## Short exercise
What is needed is an exact copy of the lines from the line containing "if empty is" to the line containing "for node in", both lines included, and nothing else.

## Provided material
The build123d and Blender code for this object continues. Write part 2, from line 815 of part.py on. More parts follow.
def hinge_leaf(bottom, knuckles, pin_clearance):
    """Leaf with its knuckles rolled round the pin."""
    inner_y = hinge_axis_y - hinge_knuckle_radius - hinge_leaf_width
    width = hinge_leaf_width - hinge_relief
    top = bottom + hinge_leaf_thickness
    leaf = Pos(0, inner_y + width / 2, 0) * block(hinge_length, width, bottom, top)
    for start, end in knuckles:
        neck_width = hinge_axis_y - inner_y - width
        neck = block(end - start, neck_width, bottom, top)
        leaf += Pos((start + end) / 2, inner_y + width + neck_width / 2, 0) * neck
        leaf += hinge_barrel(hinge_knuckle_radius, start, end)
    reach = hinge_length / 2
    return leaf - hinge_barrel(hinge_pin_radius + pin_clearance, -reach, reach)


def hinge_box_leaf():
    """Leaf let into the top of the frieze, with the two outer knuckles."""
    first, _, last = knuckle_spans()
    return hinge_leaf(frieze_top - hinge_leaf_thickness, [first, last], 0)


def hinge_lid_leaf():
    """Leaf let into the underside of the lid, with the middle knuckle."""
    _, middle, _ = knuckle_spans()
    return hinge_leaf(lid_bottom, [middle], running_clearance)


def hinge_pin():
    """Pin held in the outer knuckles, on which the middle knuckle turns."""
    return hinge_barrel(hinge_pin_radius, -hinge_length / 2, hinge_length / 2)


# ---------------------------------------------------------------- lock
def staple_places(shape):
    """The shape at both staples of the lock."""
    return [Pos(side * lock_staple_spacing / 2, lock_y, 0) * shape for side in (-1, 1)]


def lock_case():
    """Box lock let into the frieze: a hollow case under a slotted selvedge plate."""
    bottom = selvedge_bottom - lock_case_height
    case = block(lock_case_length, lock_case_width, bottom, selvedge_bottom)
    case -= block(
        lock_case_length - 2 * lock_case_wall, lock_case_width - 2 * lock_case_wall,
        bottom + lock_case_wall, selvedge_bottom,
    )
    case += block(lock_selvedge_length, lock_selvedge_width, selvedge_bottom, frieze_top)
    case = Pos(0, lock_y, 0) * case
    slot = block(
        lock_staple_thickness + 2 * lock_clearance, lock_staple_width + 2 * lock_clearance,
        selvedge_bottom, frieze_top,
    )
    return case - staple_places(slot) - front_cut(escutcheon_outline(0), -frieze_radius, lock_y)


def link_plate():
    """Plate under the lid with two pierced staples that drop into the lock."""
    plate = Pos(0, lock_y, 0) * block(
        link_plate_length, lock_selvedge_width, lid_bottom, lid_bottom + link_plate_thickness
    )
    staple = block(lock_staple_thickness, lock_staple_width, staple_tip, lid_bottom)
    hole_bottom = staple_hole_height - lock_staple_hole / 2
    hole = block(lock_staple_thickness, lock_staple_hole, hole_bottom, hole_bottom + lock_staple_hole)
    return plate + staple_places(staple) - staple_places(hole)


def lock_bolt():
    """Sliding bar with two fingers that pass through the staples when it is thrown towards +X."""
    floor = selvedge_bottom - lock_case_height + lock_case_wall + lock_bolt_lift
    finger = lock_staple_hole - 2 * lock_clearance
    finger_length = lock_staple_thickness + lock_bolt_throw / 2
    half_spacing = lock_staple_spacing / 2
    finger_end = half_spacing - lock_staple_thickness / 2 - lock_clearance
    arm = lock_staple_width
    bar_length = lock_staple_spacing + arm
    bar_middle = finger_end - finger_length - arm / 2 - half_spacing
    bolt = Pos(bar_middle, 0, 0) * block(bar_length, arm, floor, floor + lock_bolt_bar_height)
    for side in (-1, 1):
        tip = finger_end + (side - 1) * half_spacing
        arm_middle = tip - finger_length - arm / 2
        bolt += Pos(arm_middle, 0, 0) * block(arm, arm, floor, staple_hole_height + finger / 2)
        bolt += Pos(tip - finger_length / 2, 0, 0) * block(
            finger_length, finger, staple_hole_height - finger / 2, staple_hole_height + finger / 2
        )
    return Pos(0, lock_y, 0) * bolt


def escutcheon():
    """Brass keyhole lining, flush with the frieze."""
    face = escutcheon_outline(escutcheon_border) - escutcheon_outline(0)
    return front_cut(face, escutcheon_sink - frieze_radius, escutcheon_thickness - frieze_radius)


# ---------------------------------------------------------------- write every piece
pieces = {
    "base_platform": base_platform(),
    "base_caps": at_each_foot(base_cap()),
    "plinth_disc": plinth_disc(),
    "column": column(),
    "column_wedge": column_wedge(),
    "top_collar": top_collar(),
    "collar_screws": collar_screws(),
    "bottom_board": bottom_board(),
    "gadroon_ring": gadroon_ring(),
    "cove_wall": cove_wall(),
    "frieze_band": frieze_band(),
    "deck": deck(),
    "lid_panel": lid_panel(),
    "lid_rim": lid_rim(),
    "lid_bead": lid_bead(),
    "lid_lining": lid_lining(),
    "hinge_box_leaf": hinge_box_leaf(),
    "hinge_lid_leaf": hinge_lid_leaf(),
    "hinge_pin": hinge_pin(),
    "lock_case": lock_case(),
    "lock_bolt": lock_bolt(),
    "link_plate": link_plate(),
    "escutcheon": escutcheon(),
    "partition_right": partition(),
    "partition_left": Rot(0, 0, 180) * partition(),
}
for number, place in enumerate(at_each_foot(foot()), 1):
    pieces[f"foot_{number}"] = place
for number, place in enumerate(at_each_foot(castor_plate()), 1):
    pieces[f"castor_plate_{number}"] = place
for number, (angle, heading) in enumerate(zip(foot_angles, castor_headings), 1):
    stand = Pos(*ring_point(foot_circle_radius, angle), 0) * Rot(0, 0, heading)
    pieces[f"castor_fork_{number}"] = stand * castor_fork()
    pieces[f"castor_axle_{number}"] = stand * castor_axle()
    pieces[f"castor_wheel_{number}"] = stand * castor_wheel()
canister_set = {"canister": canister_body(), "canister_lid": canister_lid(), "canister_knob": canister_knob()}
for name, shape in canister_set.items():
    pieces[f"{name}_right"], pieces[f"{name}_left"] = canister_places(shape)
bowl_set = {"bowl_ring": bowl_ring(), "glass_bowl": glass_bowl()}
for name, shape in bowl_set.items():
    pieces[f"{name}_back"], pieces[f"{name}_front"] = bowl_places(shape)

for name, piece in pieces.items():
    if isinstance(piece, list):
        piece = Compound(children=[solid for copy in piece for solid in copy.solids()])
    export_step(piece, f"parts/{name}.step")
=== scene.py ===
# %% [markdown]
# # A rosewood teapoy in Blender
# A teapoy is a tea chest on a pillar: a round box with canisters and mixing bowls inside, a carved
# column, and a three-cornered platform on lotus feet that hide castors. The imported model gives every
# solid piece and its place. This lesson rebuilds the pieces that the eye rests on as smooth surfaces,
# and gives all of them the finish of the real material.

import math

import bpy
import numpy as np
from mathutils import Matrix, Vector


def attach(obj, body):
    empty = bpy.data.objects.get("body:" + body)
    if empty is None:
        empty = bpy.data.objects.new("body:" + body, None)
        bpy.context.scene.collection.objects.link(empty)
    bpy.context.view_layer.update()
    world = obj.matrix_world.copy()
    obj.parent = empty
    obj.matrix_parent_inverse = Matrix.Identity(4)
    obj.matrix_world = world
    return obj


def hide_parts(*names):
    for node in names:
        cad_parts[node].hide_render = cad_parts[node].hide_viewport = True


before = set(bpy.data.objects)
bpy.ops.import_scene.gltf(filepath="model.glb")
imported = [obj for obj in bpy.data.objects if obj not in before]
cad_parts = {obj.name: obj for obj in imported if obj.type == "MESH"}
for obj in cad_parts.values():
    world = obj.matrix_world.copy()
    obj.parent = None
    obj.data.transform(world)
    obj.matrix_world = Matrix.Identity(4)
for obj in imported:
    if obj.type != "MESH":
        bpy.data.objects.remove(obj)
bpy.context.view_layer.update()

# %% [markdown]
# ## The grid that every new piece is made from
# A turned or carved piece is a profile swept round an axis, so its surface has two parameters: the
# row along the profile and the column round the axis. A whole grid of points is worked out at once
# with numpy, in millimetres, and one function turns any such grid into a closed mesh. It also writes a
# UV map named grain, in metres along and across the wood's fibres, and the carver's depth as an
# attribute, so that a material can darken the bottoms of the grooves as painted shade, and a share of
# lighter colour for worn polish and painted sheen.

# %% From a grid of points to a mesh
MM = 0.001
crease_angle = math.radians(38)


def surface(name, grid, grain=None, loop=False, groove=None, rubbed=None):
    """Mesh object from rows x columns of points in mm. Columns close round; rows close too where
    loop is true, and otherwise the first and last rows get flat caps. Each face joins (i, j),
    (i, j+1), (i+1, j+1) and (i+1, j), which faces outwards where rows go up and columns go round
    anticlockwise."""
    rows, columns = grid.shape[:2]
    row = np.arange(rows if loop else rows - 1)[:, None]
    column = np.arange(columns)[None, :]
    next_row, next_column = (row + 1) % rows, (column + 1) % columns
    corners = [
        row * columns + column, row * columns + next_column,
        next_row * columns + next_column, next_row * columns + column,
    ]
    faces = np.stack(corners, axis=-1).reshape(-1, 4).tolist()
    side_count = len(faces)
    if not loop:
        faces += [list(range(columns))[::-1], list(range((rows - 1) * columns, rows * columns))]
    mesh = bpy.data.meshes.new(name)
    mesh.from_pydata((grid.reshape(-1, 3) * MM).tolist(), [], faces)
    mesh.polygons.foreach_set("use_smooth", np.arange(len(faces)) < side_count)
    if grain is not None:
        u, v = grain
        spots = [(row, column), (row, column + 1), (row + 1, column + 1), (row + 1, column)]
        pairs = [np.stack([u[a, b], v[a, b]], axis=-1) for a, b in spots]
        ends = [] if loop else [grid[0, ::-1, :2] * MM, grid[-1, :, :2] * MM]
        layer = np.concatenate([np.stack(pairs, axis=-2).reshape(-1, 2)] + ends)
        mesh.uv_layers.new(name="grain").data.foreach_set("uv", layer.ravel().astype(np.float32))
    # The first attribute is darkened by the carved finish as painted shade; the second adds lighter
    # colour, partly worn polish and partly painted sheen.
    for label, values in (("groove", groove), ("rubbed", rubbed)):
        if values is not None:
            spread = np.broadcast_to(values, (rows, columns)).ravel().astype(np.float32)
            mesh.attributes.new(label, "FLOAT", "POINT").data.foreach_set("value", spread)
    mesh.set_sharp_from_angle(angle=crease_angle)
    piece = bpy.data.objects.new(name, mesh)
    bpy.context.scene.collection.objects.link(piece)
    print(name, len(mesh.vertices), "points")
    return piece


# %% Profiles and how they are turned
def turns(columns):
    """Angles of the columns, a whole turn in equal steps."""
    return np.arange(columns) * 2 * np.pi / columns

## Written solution
    if empty is None:
        empty = bpy.data.objects.new("body:" + body, None)
        bpy.context.scene.collection.objects.link(empty)
    bpy.context.view_layer.update()
    world = obj.matrix_world.copy()
    obj.parent = empty
    obj.matrix_parent_inverse = Matrix.Identity(4)
    obj.matrix_world = world
    return obj


def hide_parts(*names):
    for node in names:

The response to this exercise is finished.